== Short problem ==
Please give back word for word the lines below, from the first one through the one with "return 1 + j * around + i % around".

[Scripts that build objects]
* BEGIN *
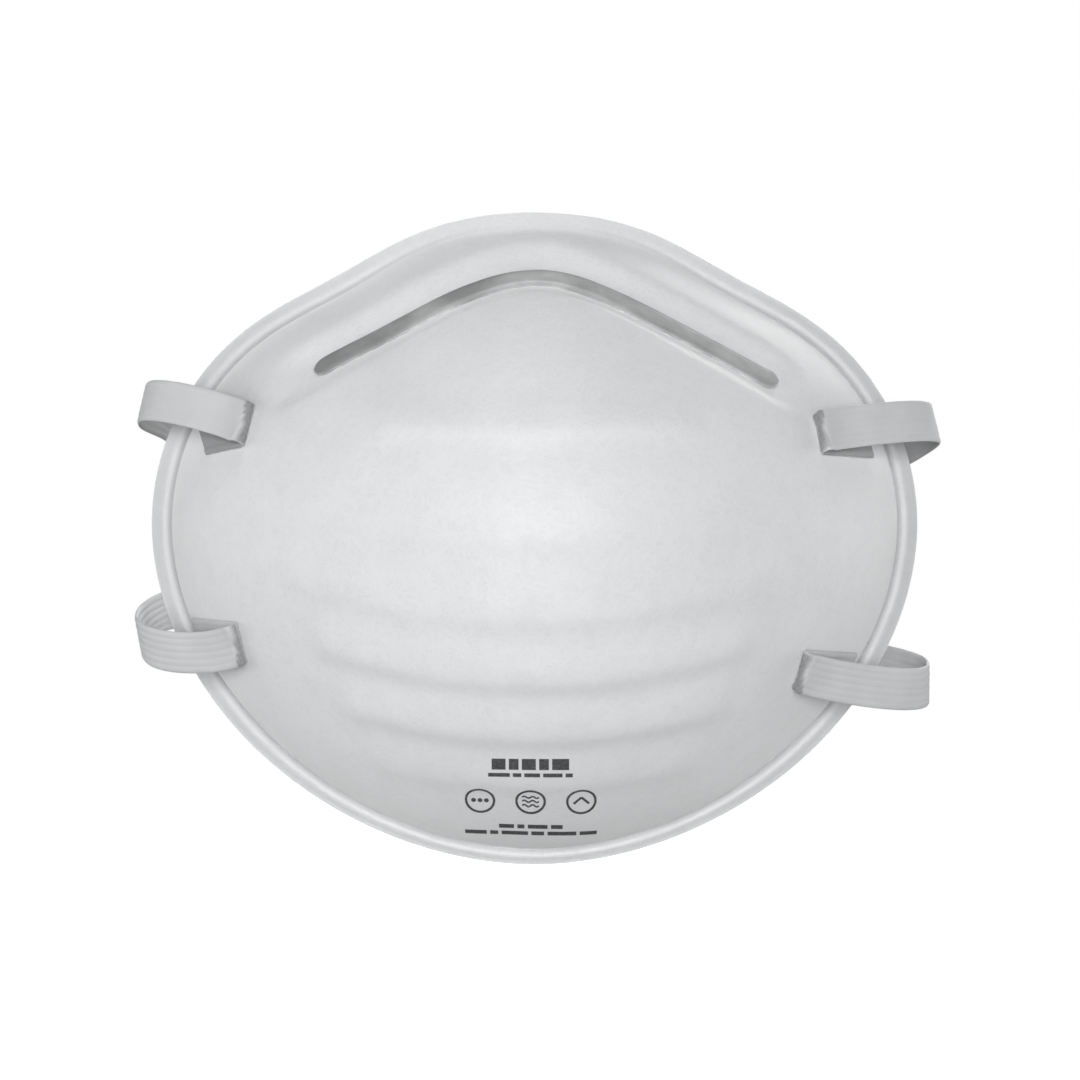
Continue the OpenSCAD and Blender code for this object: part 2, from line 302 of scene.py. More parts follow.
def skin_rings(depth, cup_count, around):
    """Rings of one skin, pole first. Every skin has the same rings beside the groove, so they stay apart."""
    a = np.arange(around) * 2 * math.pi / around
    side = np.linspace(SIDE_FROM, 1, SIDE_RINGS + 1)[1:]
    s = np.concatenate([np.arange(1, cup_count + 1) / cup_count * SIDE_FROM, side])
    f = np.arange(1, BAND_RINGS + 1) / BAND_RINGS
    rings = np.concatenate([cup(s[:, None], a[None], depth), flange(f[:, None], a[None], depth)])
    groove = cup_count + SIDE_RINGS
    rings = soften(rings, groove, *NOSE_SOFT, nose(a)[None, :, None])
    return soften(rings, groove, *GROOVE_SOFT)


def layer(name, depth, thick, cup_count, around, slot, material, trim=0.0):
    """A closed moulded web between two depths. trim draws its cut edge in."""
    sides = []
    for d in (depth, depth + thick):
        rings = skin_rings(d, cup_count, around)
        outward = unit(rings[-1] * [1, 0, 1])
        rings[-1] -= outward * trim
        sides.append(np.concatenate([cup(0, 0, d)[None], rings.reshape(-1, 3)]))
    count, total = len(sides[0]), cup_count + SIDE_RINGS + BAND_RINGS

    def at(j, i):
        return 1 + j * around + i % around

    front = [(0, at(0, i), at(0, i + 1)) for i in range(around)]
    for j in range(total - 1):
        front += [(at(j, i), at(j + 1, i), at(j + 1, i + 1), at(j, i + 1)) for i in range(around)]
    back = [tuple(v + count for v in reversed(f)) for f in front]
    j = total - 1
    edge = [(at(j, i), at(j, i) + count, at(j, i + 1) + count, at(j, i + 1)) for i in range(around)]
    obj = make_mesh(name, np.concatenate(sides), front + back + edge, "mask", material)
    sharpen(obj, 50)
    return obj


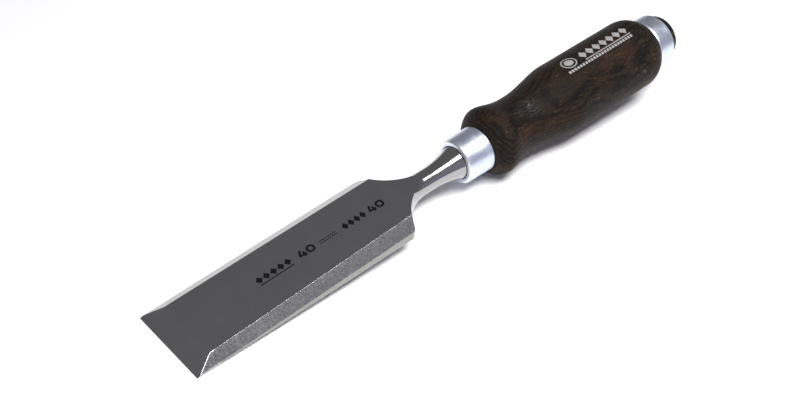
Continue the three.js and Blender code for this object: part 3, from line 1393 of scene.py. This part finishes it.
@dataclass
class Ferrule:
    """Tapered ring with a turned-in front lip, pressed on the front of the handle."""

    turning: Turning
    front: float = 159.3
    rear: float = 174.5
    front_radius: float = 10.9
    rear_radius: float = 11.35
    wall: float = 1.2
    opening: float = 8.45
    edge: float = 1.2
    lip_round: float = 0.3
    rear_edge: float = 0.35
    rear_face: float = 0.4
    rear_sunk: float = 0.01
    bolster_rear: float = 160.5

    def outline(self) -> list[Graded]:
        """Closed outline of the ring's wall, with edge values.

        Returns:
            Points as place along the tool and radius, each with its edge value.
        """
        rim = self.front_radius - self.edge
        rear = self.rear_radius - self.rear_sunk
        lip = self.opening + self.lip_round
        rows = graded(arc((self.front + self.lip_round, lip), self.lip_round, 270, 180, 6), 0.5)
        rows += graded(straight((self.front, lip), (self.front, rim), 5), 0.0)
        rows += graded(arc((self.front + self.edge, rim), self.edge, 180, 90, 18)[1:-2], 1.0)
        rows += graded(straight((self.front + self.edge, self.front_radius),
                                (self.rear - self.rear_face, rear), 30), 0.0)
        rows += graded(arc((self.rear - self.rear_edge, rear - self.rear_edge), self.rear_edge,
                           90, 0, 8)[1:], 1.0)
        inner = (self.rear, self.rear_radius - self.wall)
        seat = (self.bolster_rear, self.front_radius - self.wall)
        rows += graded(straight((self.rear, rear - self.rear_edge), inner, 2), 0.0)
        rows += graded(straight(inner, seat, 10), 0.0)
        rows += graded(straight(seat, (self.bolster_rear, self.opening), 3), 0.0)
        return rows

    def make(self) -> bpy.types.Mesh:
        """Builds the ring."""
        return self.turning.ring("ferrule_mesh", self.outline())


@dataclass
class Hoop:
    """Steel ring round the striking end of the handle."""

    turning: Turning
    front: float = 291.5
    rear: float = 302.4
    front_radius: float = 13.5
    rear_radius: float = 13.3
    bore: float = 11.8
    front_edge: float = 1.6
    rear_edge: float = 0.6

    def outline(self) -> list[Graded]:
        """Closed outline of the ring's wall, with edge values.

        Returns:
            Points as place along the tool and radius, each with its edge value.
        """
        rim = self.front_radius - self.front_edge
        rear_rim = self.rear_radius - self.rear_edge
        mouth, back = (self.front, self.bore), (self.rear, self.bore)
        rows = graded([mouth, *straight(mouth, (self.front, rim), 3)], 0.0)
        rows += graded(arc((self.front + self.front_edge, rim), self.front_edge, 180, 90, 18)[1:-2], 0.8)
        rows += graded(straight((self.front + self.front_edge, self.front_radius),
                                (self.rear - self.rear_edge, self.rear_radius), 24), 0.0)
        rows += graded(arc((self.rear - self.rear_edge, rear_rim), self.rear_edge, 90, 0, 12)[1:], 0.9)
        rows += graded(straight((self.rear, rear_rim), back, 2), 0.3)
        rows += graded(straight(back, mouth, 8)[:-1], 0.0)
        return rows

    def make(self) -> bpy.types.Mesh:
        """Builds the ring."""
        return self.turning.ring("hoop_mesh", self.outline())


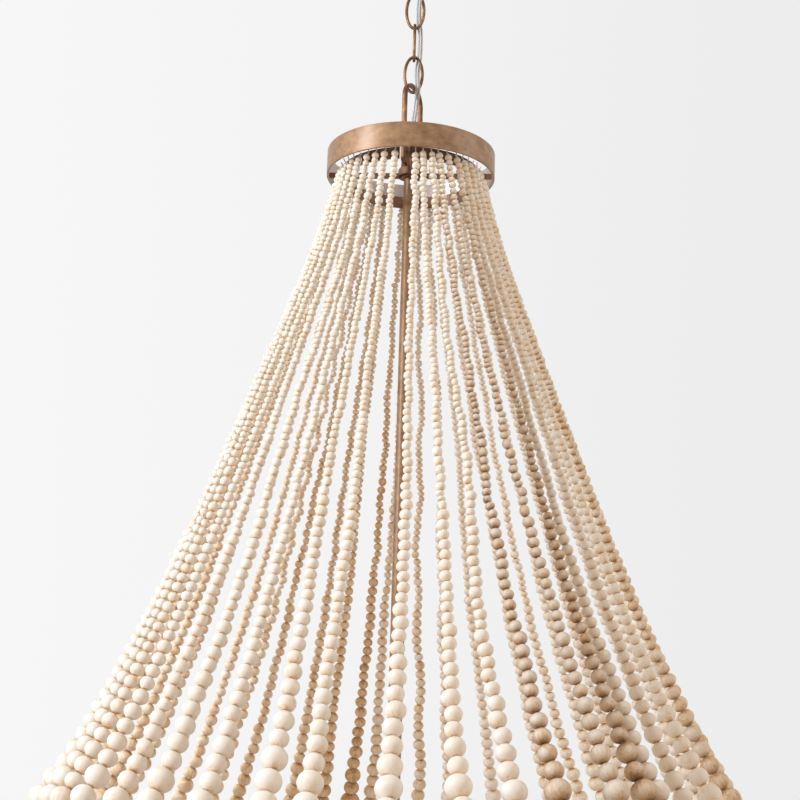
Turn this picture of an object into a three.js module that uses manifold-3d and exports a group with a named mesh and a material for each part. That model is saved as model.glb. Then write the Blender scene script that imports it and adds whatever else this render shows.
* END *
== Task result ==
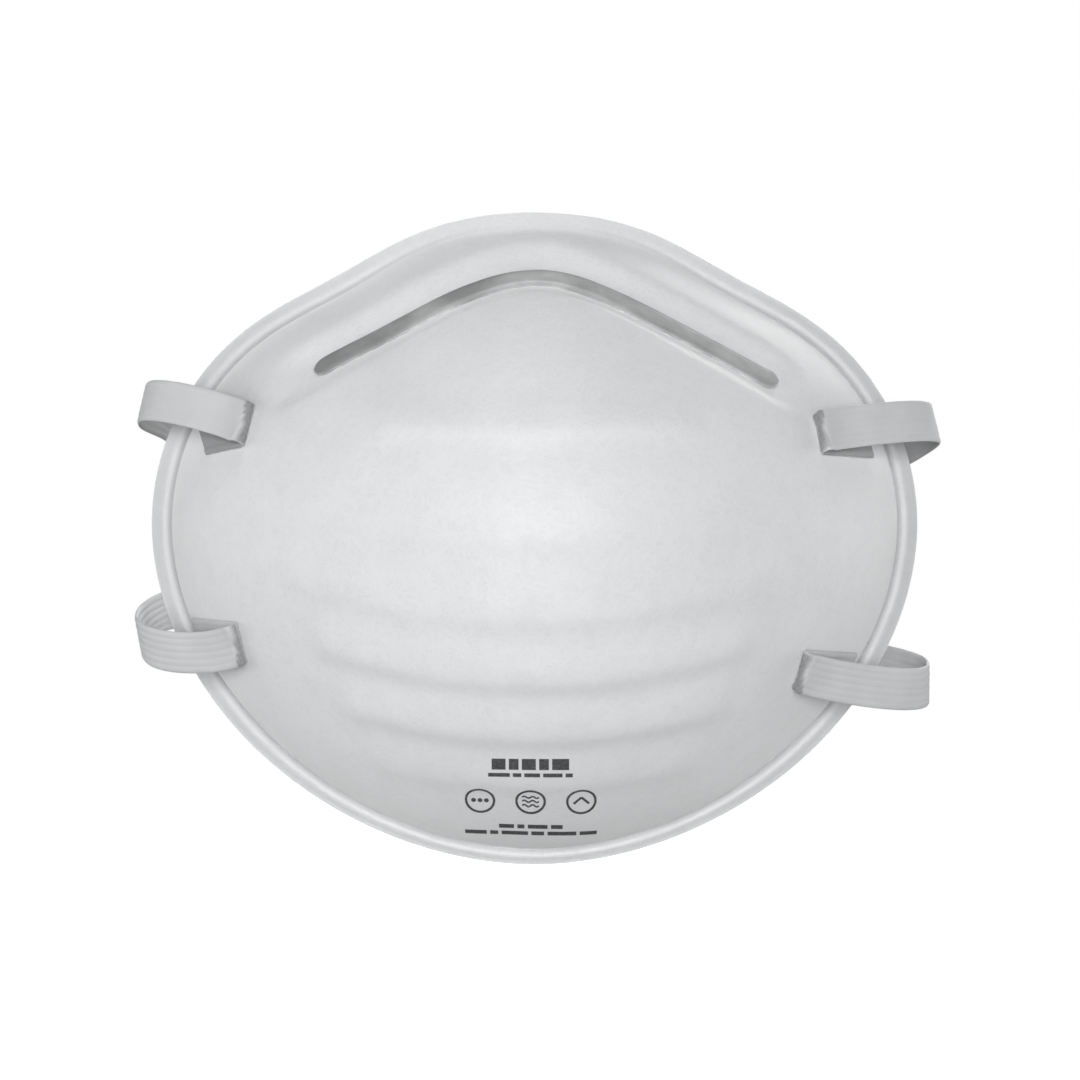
Continue the OpenSCAD and Blender code for this object: part 2, from line 302 of scene.py. More parts follow.
def skin_rings(depth, cup_count, around):
    """Rings of one skin, pole first. Every skin has the same rings beside the groove, so they stay apart."""
    a = np.arange(around) * 2 * math.pi / around
    side = np.linspace(SIDE_FROM, 1, SIDE_RINGS + 1)[1:]
    s = np.concatenate([np.arange(1, cup_count + 1) / cup_count * SIDE_FROM, side])
    f = np.arange(1, BAND_RINGS + 1) / BAND_RINGS
    rings = np.concatenate([cup(s[:, None], a[None], depth), flange(f[:, None], a[None], depth)])
    groove = cup_count + SIDE_RINGS
    rings = soften(rings, groove, *NOSE_SOFT, nose(a)[None, :, None])
    return soften(rings, groove, *GROOVE_SOFT)


def layer(name, depth, thick, cup_count, around, slot, material, trim=0.0):
    """A closed moulded web between two depths. trim draws its cut edge in."""
    sides = []
    for d in (depth, depth + thick):
        rings = skin_rings(d, cup_count, around)
        outward = unit(rings[-1] * [1, 0, 1])
        rings[-1] -= outward * trim
        sides.append(np.concatenate([cup(0, 0, d)[None], rings.reshape(-1, 3)]))
    count, total = len(sides[0]), cup_count + SIDE_RINGS + BAND_RINGS

    def at(j, i):
        return 1 + j * around + i % around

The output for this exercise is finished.